Lithium is underutilized in the treatment of bipolar disorder, especially in the United States compared with the Netherlands and Germany (Post et al, 2011), and likely many other European countries. Disappointingly, Baldessarini et al (2007) revealed in 7760 adults with a new-onset bipolar disorder diagnosis in a general practice in the United States that patients were rarely treated with lithium (7.5%), any mood stabilizer (24.6%), or an antipsychotic (10.7%), but were given antidepressants, which are not recommended, 49.8% of the time. In an epidemiological survey, 80% of adolescents meeting criteria for a bipolar spectrum disorder were not in treatment of any kind (Merikangas et al, 2010).
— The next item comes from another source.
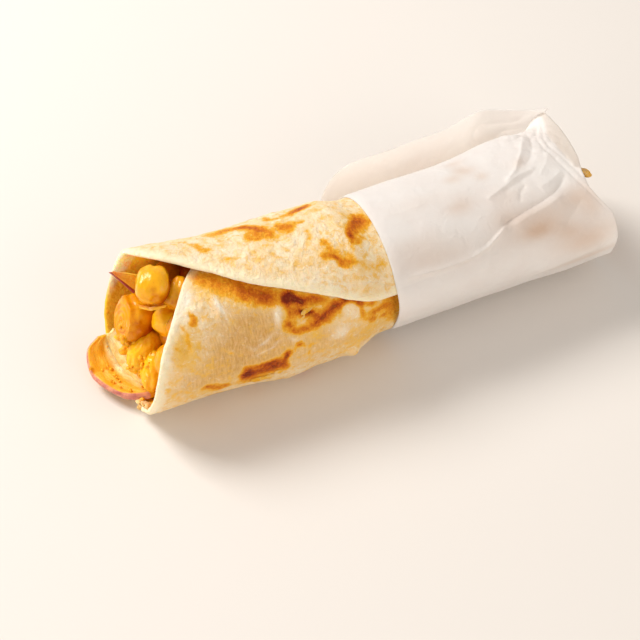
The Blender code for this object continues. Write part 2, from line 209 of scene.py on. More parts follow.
# --- the bread -----------------------------------------------------------------------------
def rim_distance_table(steps=24):
    """How far the rim is from the middle of the flat bread, for each way to it."""
    rim = np.array(BREAD_RIM, float)
    count = len(rim)
    smooth = np.array([catmull_rom(*(rim[(i + step) % count] for step in (-1, 0, 1, 2)), t)
                       for i in range(count) for t in np.arange(steps) / steps])
    turn = np.arctan2(smooth[:, 1], smooth[:, 0])
    order = np.argsort(turn)
    return turn[order], np.hypot(*smooth[order].T)


RIM_TABLE = rim_distance_table()


def flat_bread(s, t):
    """(u, v) and the distance to the rim, for places on a square from -1 to 1."""
    x = s * np.sqrt(1.0 - t * t / 2.0)
    y = t * np.sqrt(1.0 - s * s / 2.0)
    turn = np.arctan2(y, x)
    reach = np.interp(turn, *RIM_TABLE, period=2.0 * math.pi)
    around = np.stack([np.cos(turn), np.sin(turn), np.zeros_like(turn)], -1)
    reach = reach + RIM_WOBBLE * (lumps(around, 0.13) + 0.35 * lumps(around, 0.03, 5.0))
    torn = bump(np.degrees(turn), *TORN_RIM)
    reach = reach + torn * (1.6 * lumps(around, 0.04, 9.0) + 1.1 * lumps(around, 0.021, 3.0))
    share = np.hypot(x, y)
    return share * reach * np.cos(turn), share * reach * np.sin(turn), (1.0 - share) * reach


def spiral_radius(angle):
    return BREAD_RADIUS + BREAD_PITCH * (angle - BREAD_START) / 360.0


def winding(v):
    """The angle and the radius at which a place v of the flat bread lies on the roll."""
    angle = BREAD_START + np.degrees(v / BREAD_RADIUS)
    for _ in range(6):
        angle = BREAD_START + np.degrees(2.0 * v / (BREAD_RADIUS + spiral_radius(angle)))
    return angle, spiral_radius(angle)


def shaped_radius(u, angle, radius):
    flare = FLARE * smooth_step(*FLARE_SPAN, -u) * bump(angle, *FLARE_PLACE)
    squeeze = SQUEEZE * smooth_step(*SQUEEZE_SPAN, u) + FAR_SQUEEZE * smooth_step(*FAR_SQUEEZE_SPAN, u)
    return radius + flare + hill(u, angle, *BELLY) - squeeze


def on_section(u, angle, radius):
    """Places at an angle and a radius round the roll's axis, which sinks under the sleeve."""
    height = AXIS_HEIGHT - SLEEVE_DROP * smooth_step(*SQUEEZE_SPAN, u)
    height = height - FAR_SQUEEZE * smooth_step(*FAR_SQUEEZE_SPAN, u)
    height = height + END_LIFT * smooth_step(*END_LIFT_SPAN, u)
    shift = SLEEVE_SHIFT * smooth_step(*SLEEVE_SHIFT_SPAN, u)
    u, y = np.broadcast_arrays(u, shift + radius * cos(angle) * BREAD_WIDE)
    return np.stack([u, y, height + radius * sin(angle) * BREAD_TALL], -1)


def above(places, height):
    """Keeps places from sinking below a height."""
    places[..., 2] = np.maximum(places[..., 2], height)
    return places


def bread_floor(u):
    return (PAPER_THICKNESS + PAPER_GAP) * smooth_step(*SQUEEZE_SPAN, u)


def bread_middle(u, v):
    angle, radius = winding(v)
    places = on_section(u, angle, shaped_radius(u, angle, radius))
    return above(places, bread_floor(u) + BREAD_THICKNESS / 2.0)


def facing(surface, first, second, step=0.4):
    """Unit normals of a surface that is a function of two arrays."""
    along = surface(first + step, second) - surface(first - step, second)
    across = surface(first, second + step) - surface(first, second - step)
    normal = np.cross(across, along)
    return normal / np.linalg.norm(normal, axis=-1, keepdims=True)


def rounded(inset, reach, least=0.0):
    """How much of its thickness a sheet has near its edge, which is round over a reach."""
    return np.sqrt(np.clip(1.0 - (1.0 - np.minimum(inset / reach, 1.0)) ** 2, least, 1.0))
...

We do not know for sure whether greater use of lithium in adults with bipolar disorder in the United States would help render the illness more benign, but it is clear that early expert treatment is a good place to start (Kessing et al, 2013, 2014). In concert with new treatment research and public health efforts, it is hoped that early recognition and treatment may begin to ameliorate some of the devastation of multigenerational transmission of bipolar disorder in the United States and around the world. It would appear that greater consideration of the use of lithium for prevention of unipolar and bipolar disorder and their associated high risks of suicide and increased medical mortality is indicated. This is a message that Mogens Schou promulgated throughout his extraordinary clinical and scientific career, and now even more data exist to support this conclusion.

Funding and disclosure

RMP declares no conflict of interest that is directly pertinent to the topic of this article, although he has been a speaker for Astra Zeneca, Sunovion, Validus, and Takeda in the past year.